The recent exchanges I've had with a member of the Confetti Contingent have gone something like this:


Me: "Could you move your generous arse just a smidge so I can see the parade?"


She: "Dahling, I AM the parade...You know, you'd look attractive if you stood a little straighter. Here, let me show you. I do everything perfectly. Blah-blah-blah-me-me-me-blah-blah-blah. You're doing it all wrong."


Or:


She: "Look at me! Look at me! The universe lights up when I show up! It's not a party without me."
Me: (under my breath) "So that would make me, what, chopped liver?"


I am at a loss as to how to co-exist with these people without sustaining lasting damage to my ego. I try to limit my exposure to them if I can help it. Sometimes it's hard to spot them in time.


It's not something to take personally, I know. Plenty of spotlight to go around. The exhibitionist's niche is different from mine. She will draw the stargazers, the ones who want to be dazzled. I hope to attract the ones who can relate to me, who want to learn how to gleam without gold plating.


And even now, writing this, I just realized how hilariously, pathetically unhinged from reality the exhibitionist's my self-image is. The problem is mine. Nobody can be that self-involved. Or can they?

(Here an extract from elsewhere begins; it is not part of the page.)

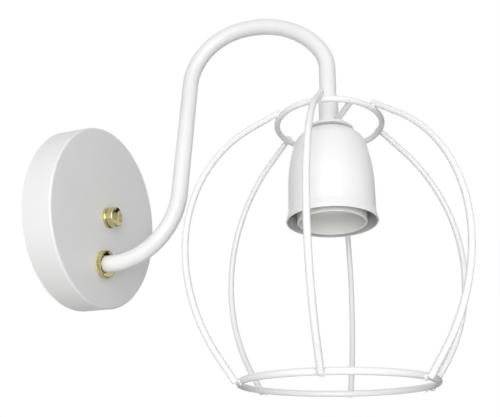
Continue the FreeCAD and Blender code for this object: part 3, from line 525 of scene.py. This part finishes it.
# %% Collar, hub, cup, nipple
skin("tube_collar_turned",
     [turned(rounded([(5.05, 36.8, 0), (5.85, 36.8, 0.25), (5.85, 58.8, 0.35), (5.05, 58.8, 0.1)]),
             CUP_AXIS, Z, 96)],
     POWDER, "arm", ["tube_collar"])
skin("cage_hub_pressed",
     [turned(rounded([(5.1, 35.2, 0.1), (14.0, 35.2, 0.4), (14.0, 36.8, 0.6), (5.1, 36.8, 0.2)]),
             CUP_AXIS, Z, 128)],
     POWDER, "cage", ["cage_hub"])
cup = rounded([(5.1, 35.2, 0), (8.0, 35.2, 0.35), (8.0, 34.2, 0.3), (19.0, 34.2, 12.0),
               (24.0, 11.0, 93.0), (24.0, -13.8, 10.0), (25.2, -19.8, 0.42), (24.3, -19.8, 0.38),
               (23.1, -13.8, 10.9), (23.1, 11.1, 92.1), (18.27, 33.3, 11.1), (5.1, 33.3, 0)], 14)
# The cup's material greys its inside as painted shade.
skin("lamp_cup_spun", [turned(filled_in(cup, 3.0), CUP_AXIS, Z, 192)],
     CUP_POWDER_SHADED, "arm", ["lamp_cup"])
nipple = filled_in(rounded([(3.5, 23.6, 0.1), (5.0, 23.6, 0.3), (5.0, 49.5, 0.3), (3.5, 49.5, 0.1)]),
                   0.16)
skin("nipple_cut", [turned(nipple, CUP_AXIS, Z, 64, thread(4.9, 23.4, 49.7, 1.0, 0.36))],
     ZINC, "arm", ["threaded_nipple"])

# %% [markdown]
# ## The lampholder
# Seen from below, the holder is a white ring with a grey well in it. The wide mouth is moulded, with
# eased edges; above it sits the screw shell. Its thread is rolled into thin sheet, so the inside
# and the outside wave together. The pitch is 3.63 mm, as on every large lamp cap.

# %% Skirt, cap and screw shell
skin("holder_skirt_moulded",
     [turned(rounded([(19.0, -20.3, 0.45), (19.0, -3.0, 0.8), (17.6, -3.0, 0), (17.6, 9.5, 0.2),
                      (13.9, 9.5, 0.2), (13.9, -8.3, 0.4), (17.9, -8.3, 0.2), (17.9, -20.3, 0.45)]),
             CUP_AXIS, Z, 160)],
     THERMOSET, "arm", ["holder_skirt"])
skin("holder_cap_moulded",
     [turned(rounded([(17.6, 9.5, 0.15), (17.6, 17.0, 3.0), (7.6, 25.6, 1.5), (7.6, 29.6, 0.6),
                      (5.05, 29.6, 0.1), (5.05, 23.6, 0.2), (7.6, 23.6, 0.4), (15.6, 16.0, 1.5),
                      (15.6, 9.5, 0.1)]), CUP_AXIS, Z, 128)],
     THERMOSET, "arm", ["holder_cap"])
SHELL_PITCH, SHELL_DEPTH = 3.63, 0.95


def rolled(radius, height, t):
    """Both faces of the shell move inwards by depth * (1 - cos(2 pi height / pitch - t)) / 2."""
    fade = np.clip(np.minimum(height + 7.1, 6.2 - height) / 1.5, 0, 1)
    return -SHELL_DEPTH * fade * (1 - np.cos(2 * np.pi * height / SHELL_PITCH - t)) / 2


shell = filled_in(rounded([(13.35, -7.3, 0.1), (13.75, -7.3, 0.1), (13.75, 6.35, 0.1),
                           (13.35, 6.35, 0.1)]), 0.22)
skin("screw_shell_rolled", [turned(shell, CUP_AXIS, Z, 144, rolled)],
     DULL_NICKEL, "arm", ["thread_sleeve"])

# %% [markdown]
# ## The cage
# Two rings, six ribs and two spokes of one round wire. A rib leaves its widest point upright, bends
# along an arc and runs out straight, where it touches both the arc and the circle of wire centres
# that are seated on a ring. A curve object could carry the wire; a table of rings along the path
# also lets the cut ends be eased.

# %% Path of a rib
WIRE, SEAT = 1.7, 3.1
TOP_RING, BOTTOM_RING = np.array([30.0, 39.65]), np.array([48.5, -104.1])   # (radius, height)
WIDEST = np.array([79.0, -37.5])
FULLNESS = 0.96


def flank(ring):
    """Arc and straight from the widest point to a ring, in (radius, height).

    One arc alone would have the radius R of (R - q)^2 + h^2 = (R - SEAT)^2. The arc drawn is
    FULLNESS * R, and the straight is the outer tangent of it and of the seat circle.
    """
    reach, rise = WIDEST[0] - ring[0], ring[1] - WIDEST[1]
    radius = FULLNESS * (reach ** 2 + rise ** 2 - SEAT ** 2) / (2 * (reach - SEAT))
    centre = WIDEST - [radius, 0]
    to_ring = ring - centre
    up = np.sign(rise)
    angle = up * (np.arctan2(abs(to_ring[1]), to_ring[0])
                  - np.arccos((radius - SEAT) / np.linalg.norm(to_ring)))
    turn = np.linspace(0, angle, int(abs(radius * angle) / 1.4))
    arc = centre + radius * np.stack([np.cos(turn), np.sin(turn)], -1)
    normal = np.array([np.cos(angle), np.sin(angle)])
    return arc, normal, up * np.array([-normal[1], normal[0]])


def out_at(angle):
    """Unit vector from the cage's axis at an angle in degrees: (cos, sin, 0)."""
    return np.array([np.cos(np.radians(angle)), np.sin(np.radians(angle)), 0])


def upright(path, angle):
    """Turn (radius, height) points about the cage's axis by an angle in degrees."""
    return CUP_AXIS + path[:, :1] * out_at(angle) + path[:, 1:] * Z


def bar(path, side, columns=20, ease=0.5):
    """A solid wire whose cut ends are eased by a quarter round and closed in a point."""
    near = ease * (1 - np.cos(np.linspace(0, np.pi / 2, 6)))
    away = [(path[n] - path[m]) / np.linalg.norm(path[n] - path[m]) for m, n in ((0, 1), (-1, -2))]
    line = np.concatenate([path[0] + near[:, None] * away[0], path[1:-1],
                           (path[-1] + near[:, None] * away[1])[::-1]])
    shrink = ease * (1 - np.sin(np.linspace(0, np.pi / 2, 6)))
    radius = np.full(len(line), WIRE)
    radius[:6] -= shrink
    radius[-6:] -= shrink[::-1]
    table = swept(line, side, radius, columns)
    tips = [np.repeat(point[None, None], columns, 1) for point in (line[0], line[-1])]
    return np.concatenate([tips[0], table, tips[1]])


# %% [markdown]
# ## Ribs, rings and spokes
# Six ribs stand 60 degrees apart, between a small ring above and a larger one below. The first rib
# stands well past the top ring, as the photograph shows, and the others only a little. Two straight
# spokes join the top ring to the hub. One loop makes the ribs, so that they can't differ by mistake.

# %% Ribs, rings and spokes
TURN = 185.6                               # degrees from +X to the first rib
FIRST_PAST_TOP, PAST_TOP = 6.5, 2.2        # wire beyond the top ring
SHORT_OF_BOTTOM = 0.9                      # wire that stops before the bottom ring's seat
upper_arc, upper_normal, upper_along = flank(TOP_RING)
lower_arc, lower_normal, lower_along = flank(BOTTOM_RING)
angles = TURN + 60 * np.arange(6)
for i, angle in enumerate(angles):
    past = FIRST_PAST_TOP if i == 0 else PAST_TOP
    top_end = TOP_RING + SEAT * upper_normal + past * upper_along
    low_end = BOTTOM_RING + SEAT * lower_normal - SHORT_OF_BOTTOM * lower_along
    steps = np.linspace(0, 1, 12)[:, None]
    rib_path = np.concatenate([top_end + steps[:-1] * (upper_arc[-1] - top_end), upper_arc[::-1],
                               lower_arc[1:], lower_arc[-1] + steps[1:] * (low_end - lower_arc[-1])])
    skin("rib_%d_wire" % (i + 1), [bar(upright(rib_path, angle), np.cross(Z, out_at(angle)))],
         POWDER, "cage", ["rib_%d" % (i + 1)], rows_close=False)
t = np.linspace(0, 2 * np.pi, 24, endpoint=False)
circle = WIRE * np.stack([np.cos(t), np.sin(t)], -1)
for name, ring in (("top_ring", TOP_RING), ("bottom_ring", BOTTOM_RING)):
    skin(name + "_wire", [turned(circle + ring, CUP_AXIS, Z, 200)],
         POWDER, "cage", [name])
SPOKE_ANGLES = (218.0, 398.0)              # opposite each other
SPOKE_BITE = 0.6                           # how far a spoke reaches into the ring's wire
spoke_ends = np.array([[30.0 - WIRE + SPOKE_BITE, 39.65], [9.2, 37.7]])
spoke_path = spoke_ends[0] + np.linspace(0, 1, 8)[:, None] * (spoke_ends[1] - spoke_ends[0])
for i, angle in enumerate(SPOKE_ANGLES):
    skin("spoke_%d_wire" % (i + 1), [bar(upright(spoke_path, angle), np.cross(Z, out_at(angle)))],
         POWDER, "cage", ["spoke_%d" % (i + 1)], rows_close=False)

# %% [markdown]
# ## Welds
# Where wires cross they are spot welded: the metal between them has sunk in a little and come out
# as a small collar of flash, which the powder coat has softened. Blending the wires into each other
# would take a remesh of the whole cage. A small flattened lump on each crossing hides the seam as
# the flash does, and a seeded generator makes every lump a little different.

# %% Welds
rng = np.random.default_rng(11)
RIB_FLASH = (1.95, 1.8, 0.7)               # half sizes of a lump
SPOKE_RING_FLASH, SPOKE_HUB_FLASH = (2.0, 1.75, 0.9), (2.1, 3.2, 0.6)


def flash(centre, one, two, sizes):
    """A lumpy flattened ball on a crossing: an ellipsoid with a few slow waves in its radius."""
    third = np.cross(one, two)
    tall = np.linspace(0, np.pi, 15)[:, None]
    t = np.linspace(0, 2 * np.pi, 24, endpoint=False)[None, :]
    lump = 1 + 0.07 * np.sin(3 * t + rng.uniform(0, 6)) * np.sin(tall) \
        + 0.05 * np.sin(5 * t + rng.uniform(0, 6)) * np.sin(tall) ** 2
    a, b, c = [s * lump * rng.uniform(0.94, 1.06) for s in sizes]
    return centre + (a * np.sin(tall) * np.cos(t))[..., None] * one \
        + (b * np.sin(tall) * np.sin(t))[..., None] * two + (c * np.cos(tall))[..., None] * third


lumps = []
for angle in angles:
    out = out_at(angle)
    across = np.cross(Z, out)
    for ring, normal, along in ((TOP_RING, upper_normal, upper_along),
                                (BOTTOM_RING, lower_normal, lower_along)):
        spot = upright((ring + normal * SEAT / 2)[None], angle)[0]
        lumps.append(flash(spot, across, along[0] * out + along[1] * Z, RIB_FLASH))
skin("rib_welds", lumps, POWDER, "cage", rows_close=False)
lumps = []
for angle in SPOKE_ANGLES:
    out = out_at(angle)
    across = np.cross(Z, out)
    for spot, second, sizes in (((28.4, 39.6), Z, SPOKE_RING_FLASH),
                                ((11.2, 36.9), out, SPOKE_HUB_FLASH)):
        lumps.append(flash(upright(np.array([spot]), angle)[0], across, second, sizes))
skin("spoke_welds", lumps, POWDER, "cage", rows_close=False)

# %% [markdown]
# ## Light
# One broad soft lamp stands behind the camera, above it and a little to its left. It only grazes
# the canopy's face and leaves it a calm grey, with soft shadows towards its far side. A small weak
# lamp, also behind the camera but a little lower, opens the underside, and a broad one on the far
# side keeps the right edges of cup and arm from going dark.
# Spotlights would need fewer watts, but they draw hard edges that the photograph doesn't have.

# %% Lamps
def soft_lamp(name, place, aim, size, watts):
    """A square area lamp at one point that faces another, both in millimetres."""
    data = bpy.data.lights.new(name, "AREA")
    data.size = size / 1000
    data.energy = watts
    lamp = bpy.data.objects.new(name, data)
    bpy.context.scene.collection.objects.link(lamp)
    lamp.location = np.array(place) / 1000
    towards = np.array(place, float) - np.array(aim, float)
    level = np.hypot(towards[0], towards[1])
    lamp.rotation_euler = (np.arctan2(level, towards[2]), 0, np.arctan2(towards[0], -towards[1]))
    print("%-10s %4.2f W" % (name, watts))


MIDPOINT = (0, -110, 0)
soft_lamp("key_light", (-765, -285, 30), MIDPOINT, 800, 3.95)
soft_lamp("low_fill", (-560, -380, -170), (0, -160, -20), 260, 1.3)
soft_lamp("side_fill", (820, 80, 200), MIDPOINT, 800, 1.8)

# %% [markdown]
# ## The room
# The world answers three kinds of ray. The camera sees plain white. Surfaces are lit by a soft room
# that is brighter above than below. Reflections see a grey-white room with one black card in it, as
# photographers stand beside metal: without it the brass has no dark side and reads as yellow paint.
# The card suits the photograph's own viewpoint. From some other sides it shows as a black spot in
# the cap nut's dish.

# %% World
BELOW, ABOVE = 0.24, 0.44                  # strength of the room's light
GLOSS_ROOM, GLOSS_CARD = 0.80, 0.015       # strength that reflections see
CARD_DIRECTION = (0.90, -0.20, -0.38)      # from the object to the middle of the card
world = bpy.data.worlds.new("studio")
bpy.context.scene.world = world
world.use_nodes = True
sky = world.node_tree
sky.nodes.clear()
direction = add(sky, "TexCoord").outputs["Generated"]
ray = add(sky, "LightPath")
height = add(sky, "SeparateXYZ", Vector=direction).outputs["Z"]
soft = add(sky, "MapRange", Value=height, n1=-0.3, n2=0.6, n3=BELOW, n4=ABOVE)
black_card = add(sky, "VectorMath", {"operation": "DOT_PRODUCT"}, n0=direction, n1=CARD_DIRECTION)
mirrored = add(sky, "MapRange", {"interpolation_type": "SMOOTHSTEP"},
               Value=black_card.outputs["Value"], n1=0.58, n2=0.80, n3=GLOSS_ROOM, n4=GLOSS_CARD)
room = add(sky, "Background", Color=linear("#FFFFFF"), Strength=soft.outputs[0])
seen_in_gloss = add(sky, "Background", Color=linear("#FFFFFF"), Strength=mirrored.outputs[0])
white = add(sky, "Background", Color=linear("#FFFFFF"), Strength=1.0)
lit = add(sky, "MixShader", n0=ray.outputs["Is Glossy Ray"], n1=room.outputs[0],
          n2=seen_in_gloss.outputs[0])
pick = add(sky, "MixShader", n0=ray.outputs["Is Camera Ray"], n1=lit.outputs[0],
           n2=white.outputs[0])
add(sky, "OutputWorld", Surface=pick.outputs[0])

# %% [markdown]
# ## The floor
# A pale painted sheet lies well below the light, and keeps its shadow. To the camera it also shows a
# share of its own pale colour as a glow, because lamps this weak would leave it grey. A stronger
# lamp would do the same, but it would burn out the white paint.

# %% Floor
FLOOR = -520.0
FLOOR_HALF = 650.0
FLOOR_GLOW = 0.6                           # share of its own colour that the camera sees
corner = np.array([[-1, -1], [1, -1], [1, 1], [-1, 1]]) * FLOOR_HALF / 1000
floor_mesh = bpy.data.meshes.new("floor")
floor_mesh.from_pydata(np.column_stack([corner, np.full(4, FLOOR / 1000)]), [], [(0, 1, 2, 3)])
floor = bpy.data.objects.new("floor", floor_mesh)
bpy.context.scene.collection.objects.link(floor)
pale = moulding("pale_floor", "#E6E6E4", "#ECECEA", 0.6, 0.7, 3.0, 0.02)
tree = pale.node_tree
glow = add(tree, "Emission", Color=linear("#F6F6F5"), Strength=1.0)
seen = add(tree, "Math", {"operation": "MULTIPLY"}, n1=FLOOR_GLOW,
           n0=add(tree, "LightPath").outputs["Is Camera Ray"])
both = add(tree, "MixShader", n0=seen.outputs[0], n2=glow.outputs[0],
           n1=tree.nodes["Principled BSDF"].outputs[0])
tree.links.new(both.outputs[0], tree.nodes["Material Output"].inputs["Surface"])
floor_mesh.materials.append(pale)

bpy.context.scene.view_settings.view_transform = "Standard"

Still, if I could tweak the situation, the quasi-exchange would go something like this:


Me: (not talking. Absorbed in inner world, as usual.)
She: "I am just bursting with ideas! I'll have this place shipshape in no time. I can do this! Oh...and so can you. You have something valuable to contribute. Like, um, experience. Expertise. Jump in anytime."
Me: (still not talking, having been struck dumb)



Update This came out today (July 1, 2012) on Seth Godin's blog:
"Shine is fresh and new and it sparkles. Shiny catches the eye and it appeals to the neophiliac, to the person in search of polish. Patina, on the other hand, can only be earned. Patina communicates trust (because the untrusted don't last long enough to earn a patina) and it appeals to a very different audience."